Time orientation as a proxy of culture can play an important role in promoting the industry and underpin the new field of “Islamic cultural finance.” This paper aims to investigate the effect of time orientation on Islamic finance.

Design/methodology/approach

The dynamic generalized method of moments was used to study the influence of time orientation in 45 countries from 2012–2020 in the main analysis. Fixed-Effect Model was applied for the regional analysis.

Findings

Results indicate the existence of a significant effect of “time orientation” on Islamic finance. In regional comparison analysis, time orientation is not significant in some regions, such as non-Asian and Arab countries. The market is very limited in non-Asian countries, while similarities in scope between Islamic and conventional finance reduce the long-term orientation in Arab countries.

Practical implications

Improving the time orientation of weak countries enhances the industry’s status in those countries and pushes it to compete with the leading countries in the industry. Culture is a comprehensive framework that includes all factors located within it.
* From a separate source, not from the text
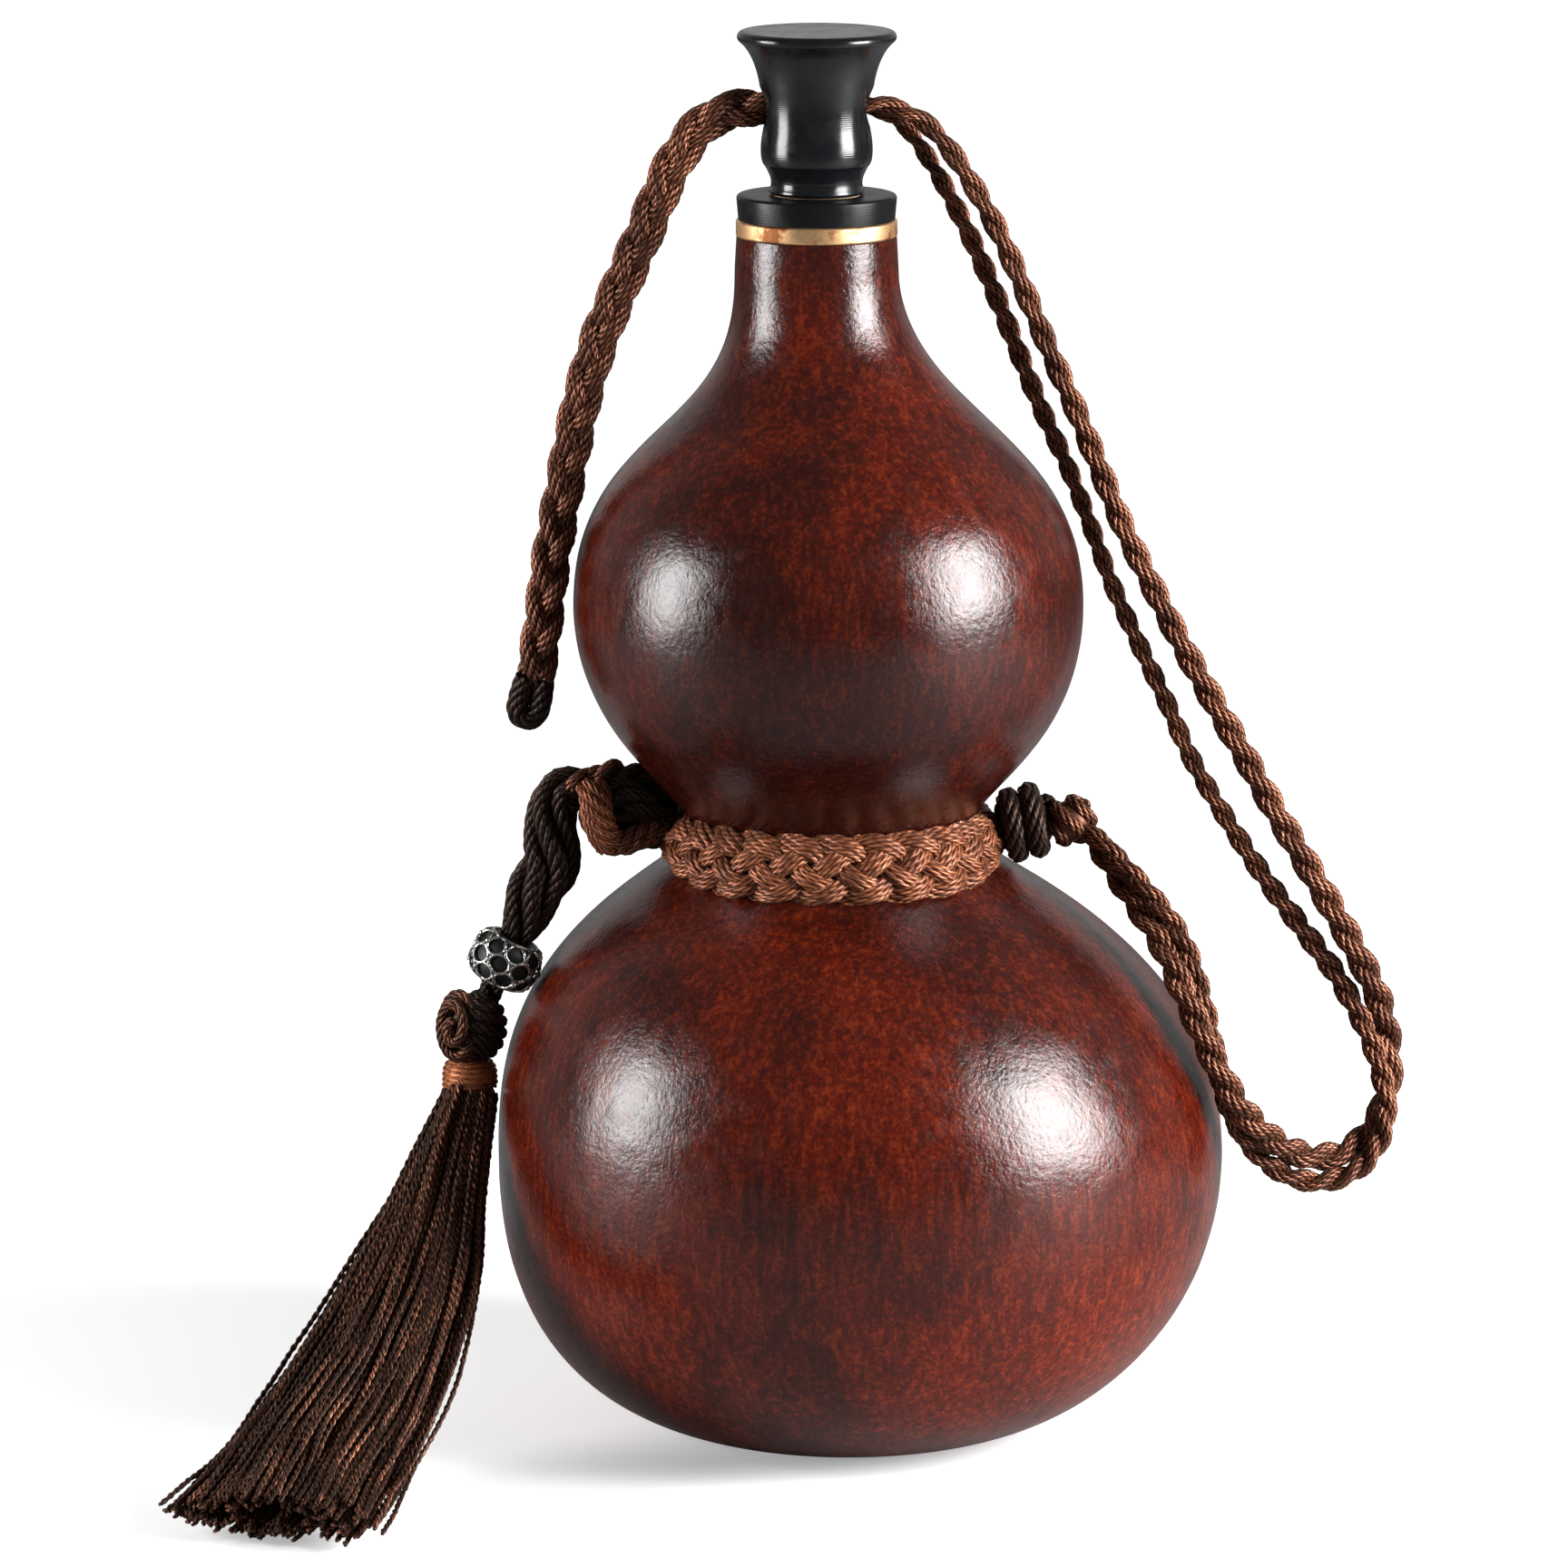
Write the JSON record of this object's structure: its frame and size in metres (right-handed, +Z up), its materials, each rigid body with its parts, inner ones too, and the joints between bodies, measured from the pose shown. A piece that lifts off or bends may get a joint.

While governance is imposed through regulation and procedures and raises the cost of business, culture is integral and built-in, and thus it is less expensive, and its presence is stronger, facilitating the applications of Islamic finance.

Originality/value

This paper proposed time orientation as a proxy for culture and extended the new domain of Islamic cultural finance using quantum (econometric) methods instead of surveys and questionnaires.